The turning point, Rachel believes, was when she joined a night class at the Faber Academy in London. Posted to the city for work, the 30-year-old first-time author didn’t kick her passion for writing to the curb. She honed her skills at least once a week and it paid off handsomely.

“What happened was they actually published an excerpt of what I had written in an anthology that was sent to agents and editors in London. Then we had to do a reading day of sorts where we read out our work aloud for two minutes in front of a bunch of publishers,” she recalls.

“After the reading, I was approached by 11 agents and a couple of editors who wanted to read the full manuscript and all I could say was ‘I’m still writing it, it’s not done yet’. At that point, I had about 30,000 words and that was it.”

The experience was enough, however, to give her the motivation to finish the novel. Over a period of nine months, Rachel set aside time to write at least 500 words a day after work wrapped up.

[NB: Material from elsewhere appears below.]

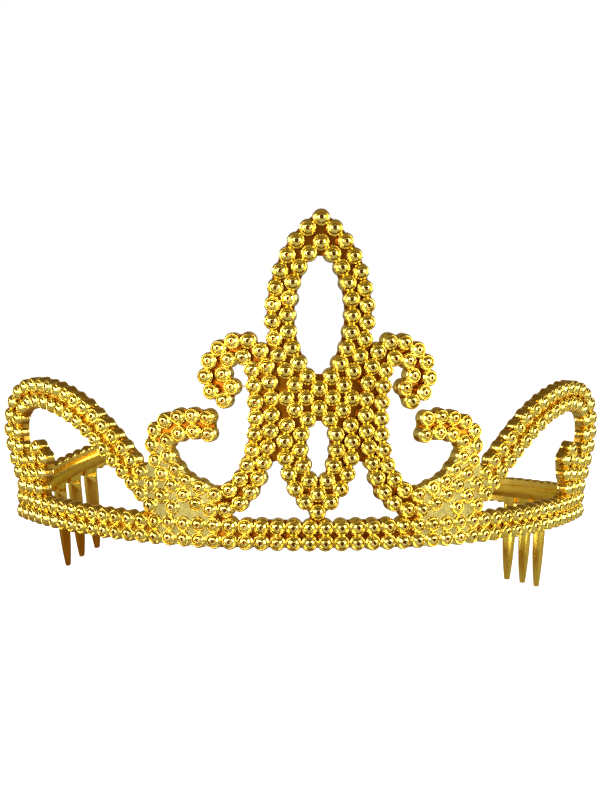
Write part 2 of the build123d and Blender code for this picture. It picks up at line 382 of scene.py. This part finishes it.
def slabs(seats, places, triangles, owner):
    """Closed slabs between the seats, one mesh for each owner that the triangles are given to."""
    side_of = {}
    for index, triangle in enumerate(triangles):
        for start, end in zip(triangle, triangle[1:] + triangle[:1]):
            side_of[start, end] = index
    faces = {}
    for index, triangle in enumerate(triangles):
        faces.setdefault(owner[index], []).append([(corner, 0, 0) for corner in triangle])
    spots = {}

    def next_side(start, end):
        """The boundary side that follows start-end, found by turning round end inside the slab."""
        triangle = triangles[side_of[start, end]]
        onward = triangle[(triangle.index(end) + 1) % 3]
        while (onward, end) in side_of:
            triangle = triangles[side_of[onward, end]]
            onward = triangle[(triangle.index(end) + 1) % 3]
        return end, onward

    borders = [side for side in side_of if (side[1], side[0]) not in side_of]
    first_rim, last_rim = {}, {}
    for start, end in borders:
        onward = next_side(start, end)
        before = (places[end] - places[start]).normalized()
        after = (places[onward[1]] - places[end]).normalized()
        keys = []
        for number, offset in enumerate(rim_corner(before, after, BACKING_RIM)):
            key = (end, start + 1, number)
            spots[key] = offset
            keys.append(key)
        first_rim[start, end] = keys[0]
        last_rim[onward] = keys[-1]
        corner = faces[owner[side_of[start, end]]]
        for one, two in zip(keys, keys[1:]):
            corner.append([(end, 0, 0), one, two])
    for start, end in borders:
        border = faces[owner[side_of[start, end]]]
        border.append([(start, 0, 0), last_rim[start, end], first_rim[start, end], (end, 0, 0)])

    meshes = {}
    for name, polygons in faces.items():
        verts, index_of, shell, shades = [], {}, [], []

        def vertex(key, front):
            if (key, front) not in index_of:
                seat = seats[key[0]]
                along, upwards = spots.get(key, (0, 0))
                index_of[key, front] = len(verts)
                verts.append(seat.point(along, upwards, seat.level if front else BACKING_BACK))
                # painted shade on the front face (khaki on the web); the back keeps the plain gold
                shades.append(seat.painted_shade if front else 0.0)
            return index_of[key, front]

        open_sides = {}
        for polygon in polygons:
            shell.append([vertex(key, True) for key in polygon])
            shell.append([vertex(key, False) for key in reversed(polygon)])
            for one, two in zip(polygon, polygon[1:] + polygon[:1]):
                open_sides[one, two] = True
        for one, two in list(open_sides):
            if (two, one) not in open_sides:
                shell.append([vertex(one, True), vertex(one, False), vertex(two, False), vertex(two, True)])
        mesh = bpy.data.meshes.new(name)
        mesh.from_pydata(verts, [], shell)
        mesh.shade_smooth()
        mesh.set_sharp_from_angle(angle=math.radians(40))
        # painted shade per vertex: front faces as the seats give, backs none
        painted_shade_mask = mesh.attributes.new("painted_shade_mask", "FLOAT", "POINT")
        painted_shade_mask.data.foreach_set("value", shades)
        meshes[name] = mesh
    return meshes


# ---- the front ----

# smooth web between hook, loop and band on the right, as (along the front, height) in mm
WEB_OUTLINE = [
    (17.5, -2.6), (39.5, -2.6), (40.0, 4.0), (44.5, 11.0), (42.0, 16.5), (38.5, 20.5),
    (34.5, 22.5), (31.5, 18.0), (33.0, 14.5), (28.0, 10.6), (21.5, 9.0), (20.5, 4.0),
]

# places where the strands crowd together and the front is closed between them
CROWDED_OUTLINES = [
    [(-5.5, 59.0), (5.5, 59.0), (0.5, 69.0), (-0.5, 69.0)],
    [
        (5.5, 23.0), (11.0, 20.0), (12.5, 30.0), (12.5, 38.0),
        (7.5, 41.0), (3.5, 32.5), (-0.5, 30.0), (-0.5, 25.5),
    ],
]

front_nodes = ["band_beads_upper", "band_beads_lower", "crest_beads"]
front_nodes += [f"{name}_beads_{side}" for name in ("scroll", "hook", "loop", "bud") for side in SIDES]


def unrolled(seat):
    """A front seat's place along the curve and up, with the straight ends of the loops laid on."""
    turn = math.atan2(seat.axis.x, -seat.axis.y)
    middle = Vector((0, INNER_RADIUS, 0))
    return Vector((TIP_RADIUS * turn + (seat.centre - middle).dot(seat.tangent), seat.centre.z))


front_seats = []
for node in front_nodes:
    seats = seats_of(node)
    front_seats += seats
    name = node.replace("beads", "drums")
    new_piece(name, bead_mesh(name, seats), BEAD_GOLD, "front", "gold_beads", node)

front_places = [unrolled(seat) for seat in front_seats]
in_web = [inside(WEB_OUTLINE, abs(place.x) / MM, place.y / MM) for place in front_places]
# each front place gets its backing depth and how much painted shade browns it
for seat, place, webbed in zip(front_seats, front_places, in_web):
    if webbed:
        seat.level = WEB_FRONT
    elif seat.strand.startswith("hook"):
        seat.level = HOOK_FRONT
    elif seat.strand.startswith(("loop", "bud")):
        seat.level = LOOP_FRONT
        seat.painted_shade = LOOP_PAINTED_SHADE
    elif seat.strand.startswith("band") and abs(place.x) > BAND_CREST_HALF:
        seat.level = BAND_FRONT
        seat.painted_shade = BAND_PAINTED_SHADE


def front_tie(triangle, radius):
    """Whether the front is closed between three beads."""
    if all(in_web[index] for index in triangle):
        return radius < WEB_SPAN
    strands = [front_seats[index].strand for index in triangle]
    if all(strand.startswith("loop") for strand in strands):
        return radius < LOOP_SPAN
    if all(strand.startswith(("loop", "bud")) for strand in strands):
        return radius < BUD_SPAN
    middle = sum((front_places[index] for index in triangle), Vector((0, 0))) / 3
    crowded = any(inside(outline, abs(middle.x) / MM, middle.y / MM) for outline in CROWDED_OUTLINES)
    return radius < (CROWDED_SPAN if crowded else BACKING_SPAN)


def front_owner(triangle):
    """Name of the piece that closes the front between three beads."""
    if all(in_web[index] for index in triangle):
        return "web_right" if front_places[triangle[0]].x > 0 else "web_left"
    strand = front_seats[max(triangle)].strand
    return strand.replace("beads", "backing").replace("_upper", "").replace("_lower", "")


front_triangles = ties(front_places, front_tie)
front_owners = [front_owner(triangle) for triangle in front_triangles]
for name, mesh in slabs(front_seats, front_places, front_triangles, front_owners).items():
    if name.startswith("web"):
        new_piece(name, mesh, WEB_GOLD, "front", "gold_web", name.replace("web", "web_plate"))
    else:
        new_piece(name, mesh, BACKING_GOLD, "front", "gold_rail", name.replace("backing", "rail"))


# ---- arms ----

arm_seats = {}
for side in SIDES:
    body = f"{side}_arm"
    seats = seats_of(f"arm_beads_{side}")
    arm_seats[side] = seats
    ordered = sorted(seats, key=lambda seat: seat.centre.y)
    up = ordered[0].axis.cross(ordered[-1].axis).normalized()
    up = up if up.z > 0 else -up
    for seat in seats:
        seat.up = up
    middle_axis = sum((seat.axis for seat in seats), Vector()).normalized()
    across = up.cross(middle_axis)
    places = [Vector((seat.centre.dot(across), seat.centre.dot(up))) for seat in seats]
    name = f"arm_drums_{side}"
    new_piece(name, bead_mesh(name, seats), BEAD_GOLD, body, "gold_beads", f"arm_beads_{side}")
    triangles = ties(places, lambda triangle, radius: radius < BACKING_SPAN)
    name = f"arm_backing_{side}"
    mesh = slabs(seats, places, triangles, [name] * len(triangles))[name]
    new_piece(name, mesh, BACKING_GOLD, body, "gold_rail", f"arm_rail_{side}")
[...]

Soon, the 30,000 words she began with turned into 170,000; before she threw half of the book out to end up with the 90,000 words that you see on bookstore shelves today.

Her success makes her the latest Singaporean author to break into the international market, following in the footsteps of Crazy Rich Asians’ Kevin Kwan and more.

“I think 2018 is quite an exciting year for Singaporean fiction. There are definitely authors making their mark on the world stage, so writing in Singapore is very much alive and well, contrary to popular belief. One hopes that this will spur people to gain more interest in literature to prop up the local publishing industry in the long-term.”